* [Requirement] In the entries below, find the lines that contain the word "right" and copy them.

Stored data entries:
>>>
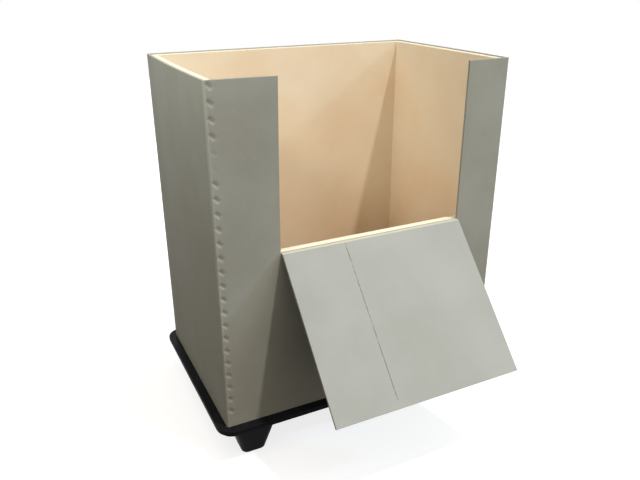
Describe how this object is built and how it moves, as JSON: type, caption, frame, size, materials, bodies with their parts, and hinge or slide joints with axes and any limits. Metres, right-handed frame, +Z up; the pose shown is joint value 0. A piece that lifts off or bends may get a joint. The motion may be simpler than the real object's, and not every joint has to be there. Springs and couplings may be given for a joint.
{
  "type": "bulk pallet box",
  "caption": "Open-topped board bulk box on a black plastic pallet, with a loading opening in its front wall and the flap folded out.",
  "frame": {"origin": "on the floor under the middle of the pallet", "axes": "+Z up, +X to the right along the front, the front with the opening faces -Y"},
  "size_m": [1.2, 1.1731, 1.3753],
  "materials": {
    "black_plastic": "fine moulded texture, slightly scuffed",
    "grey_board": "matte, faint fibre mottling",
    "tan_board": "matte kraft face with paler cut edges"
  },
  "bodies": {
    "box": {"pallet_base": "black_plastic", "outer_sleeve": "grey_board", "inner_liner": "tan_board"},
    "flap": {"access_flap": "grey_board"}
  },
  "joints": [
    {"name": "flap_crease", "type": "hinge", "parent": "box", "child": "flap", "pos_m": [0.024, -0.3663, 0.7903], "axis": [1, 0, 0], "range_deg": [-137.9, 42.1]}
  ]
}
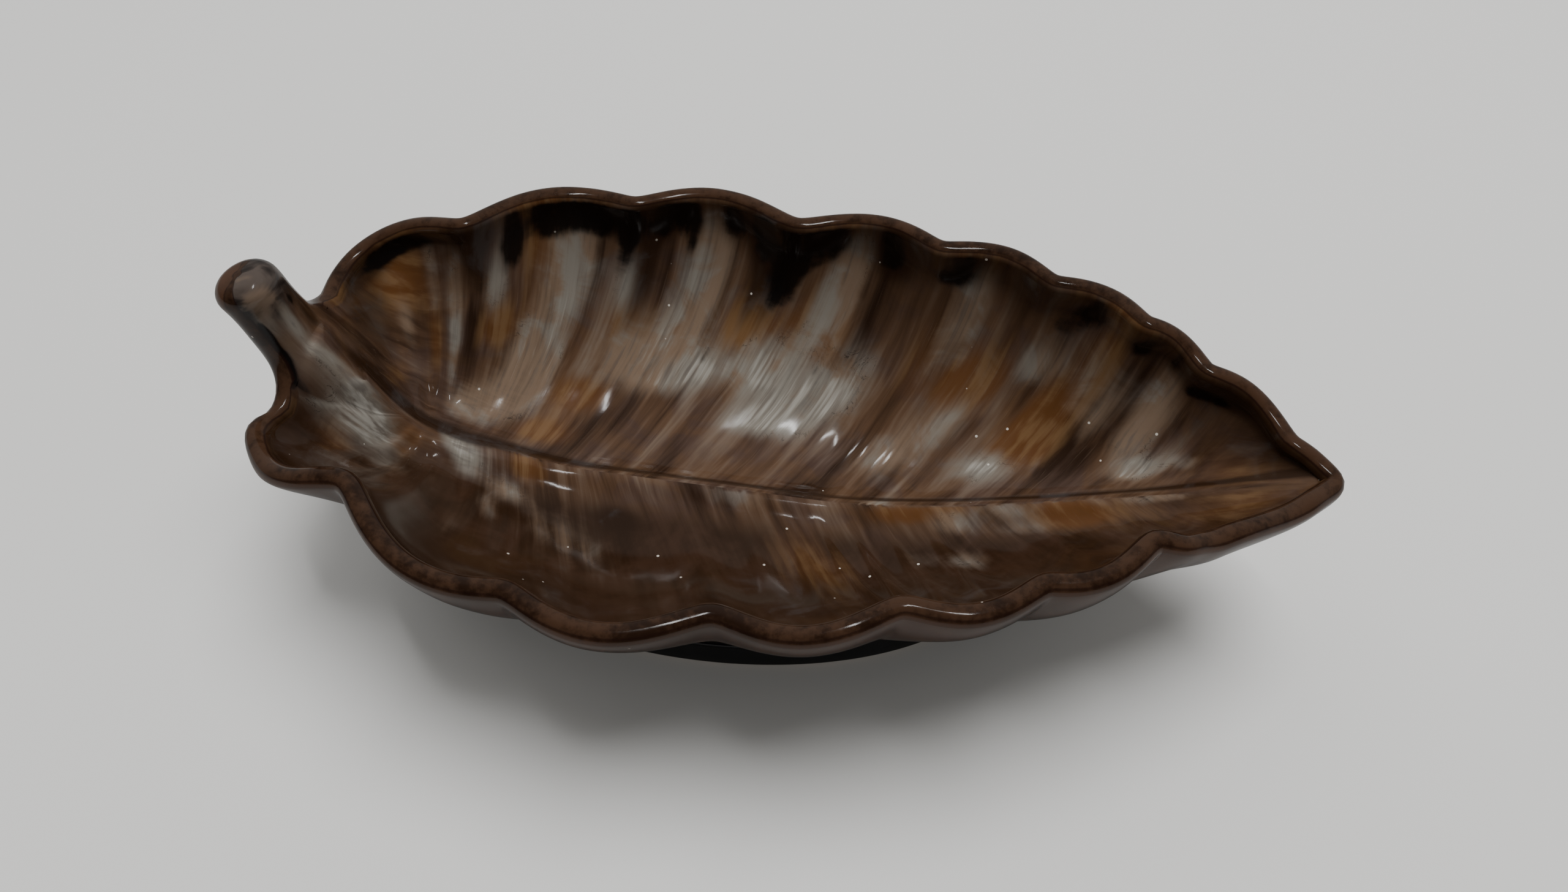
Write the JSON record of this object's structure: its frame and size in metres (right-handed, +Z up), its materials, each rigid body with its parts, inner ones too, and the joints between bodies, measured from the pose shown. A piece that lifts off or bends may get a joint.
<<<
>>>
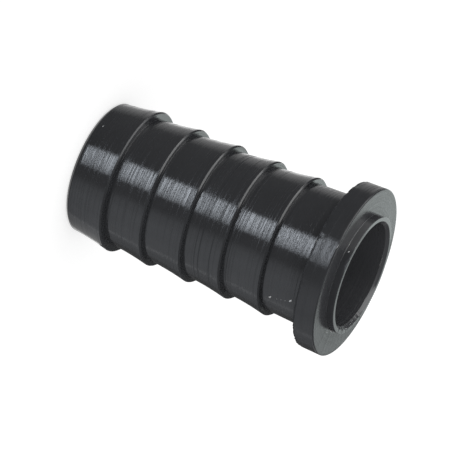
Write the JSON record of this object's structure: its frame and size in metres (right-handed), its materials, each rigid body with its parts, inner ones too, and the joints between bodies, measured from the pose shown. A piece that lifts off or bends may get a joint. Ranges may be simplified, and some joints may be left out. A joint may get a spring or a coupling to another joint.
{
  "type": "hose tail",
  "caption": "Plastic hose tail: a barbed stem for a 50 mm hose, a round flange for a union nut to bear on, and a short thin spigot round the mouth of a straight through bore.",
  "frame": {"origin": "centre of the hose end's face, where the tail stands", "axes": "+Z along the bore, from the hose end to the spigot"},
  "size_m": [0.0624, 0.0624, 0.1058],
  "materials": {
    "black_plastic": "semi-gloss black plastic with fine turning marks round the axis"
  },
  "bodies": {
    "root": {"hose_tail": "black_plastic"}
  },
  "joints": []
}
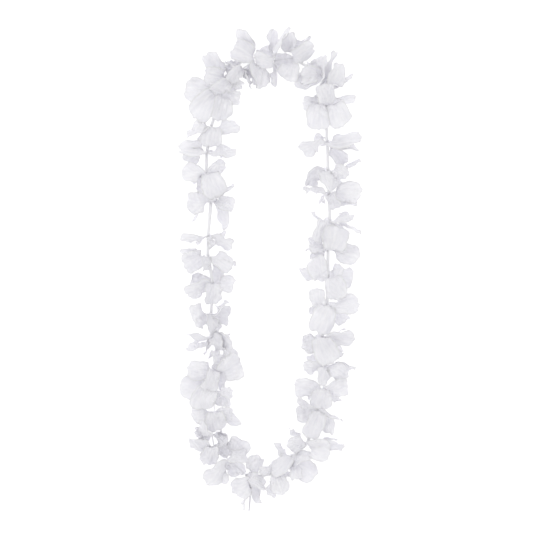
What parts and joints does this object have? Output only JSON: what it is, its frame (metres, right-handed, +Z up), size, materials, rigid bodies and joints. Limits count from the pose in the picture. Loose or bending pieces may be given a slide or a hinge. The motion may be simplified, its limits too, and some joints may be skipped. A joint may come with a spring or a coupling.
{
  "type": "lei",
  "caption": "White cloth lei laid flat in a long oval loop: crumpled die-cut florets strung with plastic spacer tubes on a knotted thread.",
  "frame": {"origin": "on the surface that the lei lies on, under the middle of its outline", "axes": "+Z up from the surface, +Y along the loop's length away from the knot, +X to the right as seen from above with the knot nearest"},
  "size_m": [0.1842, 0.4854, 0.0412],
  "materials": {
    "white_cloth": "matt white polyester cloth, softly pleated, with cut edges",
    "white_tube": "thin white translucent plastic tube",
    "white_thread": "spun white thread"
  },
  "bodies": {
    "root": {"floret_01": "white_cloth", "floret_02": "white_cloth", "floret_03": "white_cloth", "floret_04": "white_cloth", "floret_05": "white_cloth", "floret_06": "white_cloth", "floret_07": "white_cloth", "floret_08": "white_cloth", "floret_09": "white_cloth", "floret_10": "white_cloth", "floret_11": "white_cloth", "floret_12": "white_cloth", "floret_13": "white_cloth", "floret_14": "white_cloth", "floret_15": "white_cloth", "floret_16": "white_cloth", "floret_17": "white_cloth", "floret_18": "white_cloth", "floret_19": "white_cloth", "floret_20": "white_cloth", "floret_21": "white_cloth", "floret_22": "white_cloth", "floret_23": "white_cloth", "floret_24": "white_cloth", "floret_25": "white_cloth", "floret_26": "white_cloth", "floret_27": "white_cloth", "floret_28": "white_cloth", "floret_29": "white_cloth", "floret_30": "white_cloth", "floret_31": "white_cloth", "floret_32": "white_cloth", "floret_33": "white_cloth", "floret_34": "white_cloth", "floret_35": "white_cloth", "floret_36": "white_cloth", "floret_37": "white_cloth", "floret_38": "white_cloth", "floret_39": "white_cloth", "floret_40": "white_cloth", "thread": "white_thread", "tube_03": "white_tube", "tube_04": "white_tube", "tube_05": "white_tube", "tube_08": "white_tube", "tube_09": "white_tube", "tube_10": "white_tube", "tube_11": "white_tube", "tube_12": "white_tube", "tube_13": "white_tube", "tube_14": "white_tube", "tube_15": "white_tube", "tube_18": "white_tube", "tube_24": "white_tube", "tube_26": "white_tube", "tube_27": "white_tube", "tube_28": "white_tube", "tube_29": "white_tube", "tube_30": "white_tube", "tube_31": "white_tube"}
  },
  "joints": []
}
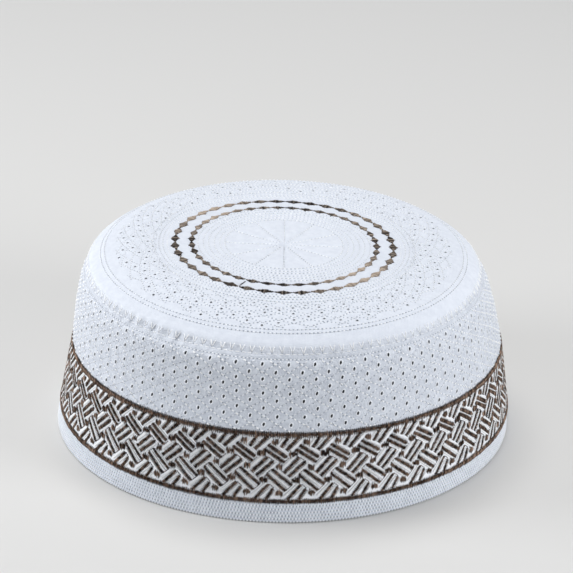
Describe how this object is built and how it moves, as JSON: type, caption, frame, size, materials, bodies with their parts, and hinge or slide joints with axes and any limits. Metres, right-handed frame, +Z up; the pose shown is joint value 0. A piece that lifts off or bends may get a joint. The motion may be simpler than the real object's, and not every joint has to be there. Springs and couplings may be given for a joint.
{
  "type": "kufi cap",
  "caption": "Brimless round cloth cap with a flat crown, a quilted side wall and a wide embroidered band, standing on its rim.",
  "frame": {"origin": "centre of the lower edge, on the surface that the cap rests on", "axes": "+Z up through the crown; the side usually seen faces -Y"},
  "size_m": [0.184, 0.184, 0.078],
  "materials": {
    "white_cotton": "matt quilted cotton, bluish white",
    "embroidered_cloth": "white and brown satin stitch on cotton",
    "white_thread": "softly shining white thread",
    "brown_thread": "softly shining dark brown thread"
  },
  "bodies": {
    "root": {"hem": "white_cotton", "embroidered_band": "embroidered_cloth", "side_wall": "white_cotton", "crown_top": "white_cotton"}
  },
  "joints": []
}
<<<
* [Result of the exercise]
Describe how this object is built and how it moves, as JSON: type, caption, frame, size, materials, bodies with their parts, and hinge or slide joints with axes and any limits. Metres, right-handed frame, +Z up; the pose shown is joint value 0. A piece that lifts off or bends may get a joint. The motion may be simpler than the real object's, and not every joint has to be there. Springs and couplings may be given for a joint.
  "frame": {"origin": "on the floor under the middle of the pallet", "axes": "+Z up, +X to the right along the front, the front with the opening faces -Y"},
Write the JSON record of this object's structure: its frame and size in metres (right-handed, +Z up), its materials, each rigid body with its parts, inner ones too, and the joints between bodies, measured from the pose shown. A piece that lifts off or bends may get a joint.
Write the JSON record of this object's structure: its frame and size in metres (right-handed), its materials, each rigid body with its parts, inner ones too, and the joints between bodies, measured from the pose shown. A piece that lifts off or bends may get a joint. Ranges may be simplified, and some joints may be left out. A joint may get a spring or a coupling to another joint.
What parts and joints does this object have? Output only JSON: what it is, its frame (metres, right-handed, +Z up), size, materials, rigid bodies and joints. Limits count from the pose in the picture. Loose or bending pieces may be given a slide or a hinge. The motion may be simplified, its limits too, and some joints may be skipped. A joint may come with a spring or a coupling.
  "frame": {"origin": "on the surface that the lei lies on, under the middle of its outline", "axes": "+Z up from the surface, +Y along the loop's length away from the knot, +X to the right as seen from above with the knot nearest"},
Describe how this object is built and how it moves, as JSON: type, caption, frame, size, materials, bodies with their parts, and hinge or slide joints with axes and any limits. Metres, right-handed frame, +Z up; the pose shown is joint value 0. A piece that lifts off or bends may get a joint. The motion may be simpler than the real object's, and not every joint has to be there. Springs and couplings may be given for a joint.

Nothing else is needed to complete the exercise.